Muhsin Yazıcıoğlu…
Bir duruşun simgesiydi.
Bir vefanın ismi, bir büyük yürüyüşün maraton koşucusuydu. Muhsin Başkanı tam 15 yaşındayken tanıdım. Çeyrek asra yaklaşan bir ağabey-kardeş diyalogum vardı. Muhsin Yazıcıoğlu benim için bir idol, inançlarımızı taşıyan bir mücadelenin simgesiydi.
Kendisi ile tanıştığımda 15 yaşında genç bir delikanlıydım. O günü hiç unutamıyorum. Nasılsın dediğinde, elim titriyor, dilim peltekleşerek zor bir şekilde,” Sağolun Sayın Başkanım Siz nasılsınız” kelimeleri ağzımdan dökülüyordu.
Cezaevinden çıktıktan sonra, kendi deyimiyle Yusufiye Mektepleri diye nitelediği cezaevlerinde bulunan ülkücüler ve onların ailelerine yardım maksadıyla şu anda ismi Selçuklu Vakfı olan Sosyal Güvenlik ve Eğitim Vakfı’nı kurarak Genel Başkanlığı yapmaya başladı. O dönemde Kurban Bayramlarında topladığımız “kurban derilerini” toplayıp vakfa bağışlardık. Her kurban bayramında büyük bir heyecanla Kırıkkale ve Ankara’da topladığımız “kurban derilerini” kamyonlara yükler Vakıf Genel Merkezine götürür, bazen ise Deri simsarlarına sattığımız deri paralarını Muhsin Yazıcıoğlu’na elden teslim ederdik.
Muhsin Başkan her kurban bayramında bizleri görmekten mutlu olur, “Canpolat yine yapmışsın, yapacağını” derdi.
MÇP’de siyaset yapmaya başladığında yine yanındaydım. MÇP’den ayrılırken, yanında olan birkaç kişiden biriydim. Milli Mutabakat Çağrısı yapıldığında toplantıya katılan 40 kişiden biriydim.
Büyük Birlik Partisi kurulurken, yine yanındaydım. Muhsin Başkan bir siyasiden çok, bir gönül adamı bir yol arkadaşı idi. Sohbet ederken, insanı dinlendiriyor, düşünceleri ile varolmanın şifresini veriyordu.

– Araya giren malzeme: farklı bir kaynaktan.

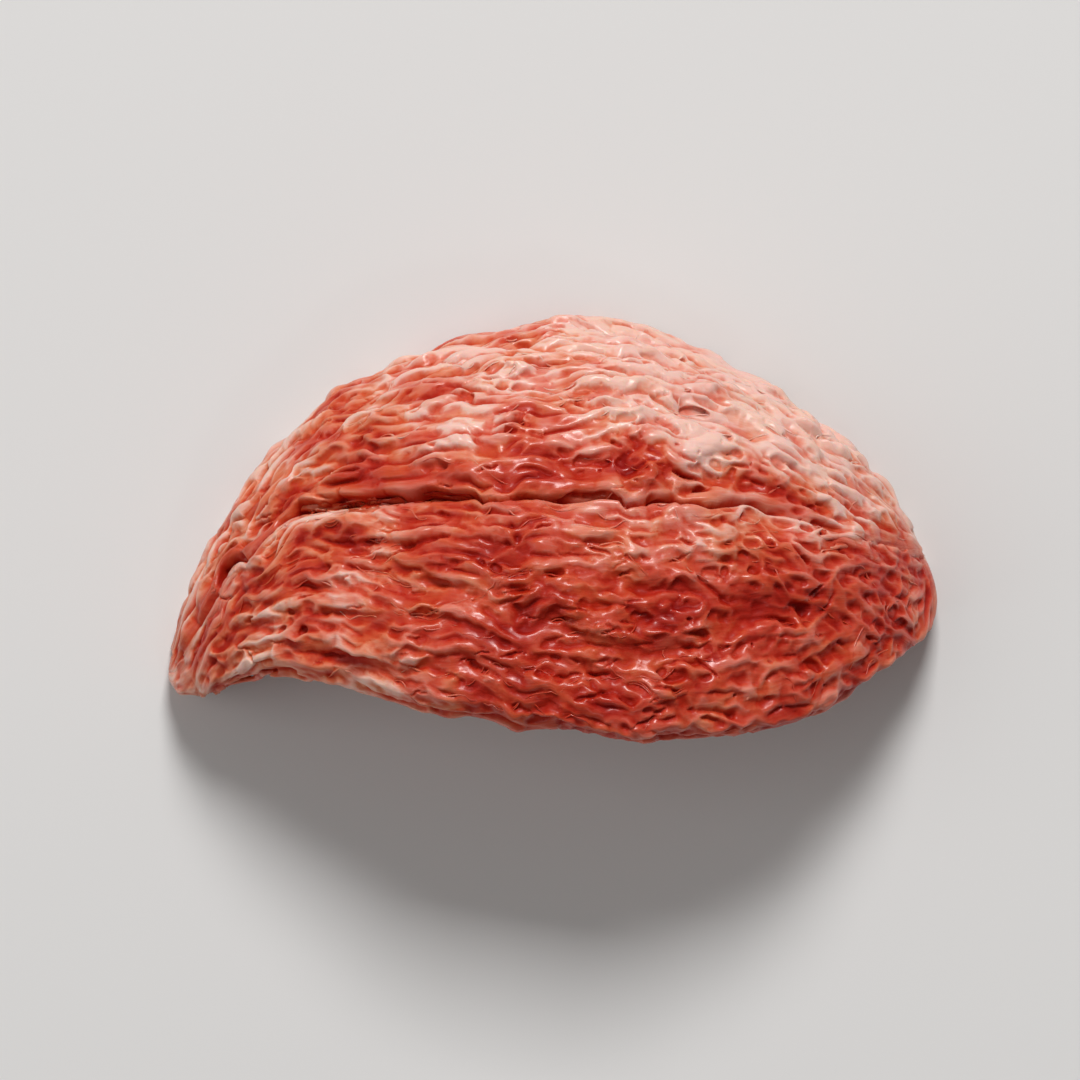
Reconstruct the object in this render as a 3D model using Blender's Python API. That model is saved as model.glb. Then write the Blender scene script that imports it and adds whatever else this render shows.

Farklı görüşten olan insanlara, "Biz aynı kilimin desenleriz" diyen,
Zalimin zulmüne karşı "Zulüm Azrail olsa Hakk'ı tutarım" diyecek kadar yürekli,
İnancını "Davamız kuru bir sevda değil, bir kara sevda" diye ifade eden,
Fikri dünyasını "Bir doğrunun imanı, bin eğriyi düzeltir" diyebilecek bir hoşgörünün mensubuydu
28 Şubat döneminde, darbecilere dik duran tek liderdi. Karum iş Merkezinin önünde “Türkiye İran olmaz, Türkiye Cezayir'de olmaz, TÜRKİYE AYNI ZAMANDA SURİYE'DE OLAMAZ” diyerek tarihi çıkışını yapıyordu. Öyle yürekliydi ki, Türkiye’yi Suriye yapmaya çalışan, darbecilere karşı çıkabilecek kadar demokratik bir yapıya sahip bir şahsiyetti. Parlamenter düzene ara vermeye çalışanlara karşı hep dik durdu. Refah-Yol Hükümetinin sıkıntılı olduğu dönemde 7 milletvekili ile yanlarında oldu.
Muhsin Yazıcıoğlu, aynı zamanda bir vefa abidesiydi. En üzüntülü olduğu dönemde veya en mutlu olduğu zamanda hep yanımda oldu.
5 Şubat 1992 Yılında Annemi kaybettiğimde, bir telefonun ucunda bana başsağlığı dilerken, “Topraktan geldik, toprağa gideceğiz” diyerek beni teskin ediyordu.
6 Haziran 2003 tarihinde evlenirken yine yanımda, yanı başımda, benim nikah şahidimdi. Türkiye büyük bir lideri, vatansever bir evladını, değerli bir insanı kaybetti.
MUHSİN BAŞKAN MEKANIN CENNET OLSUN… SENİ ÇOK ÖZLEYECEĞİM.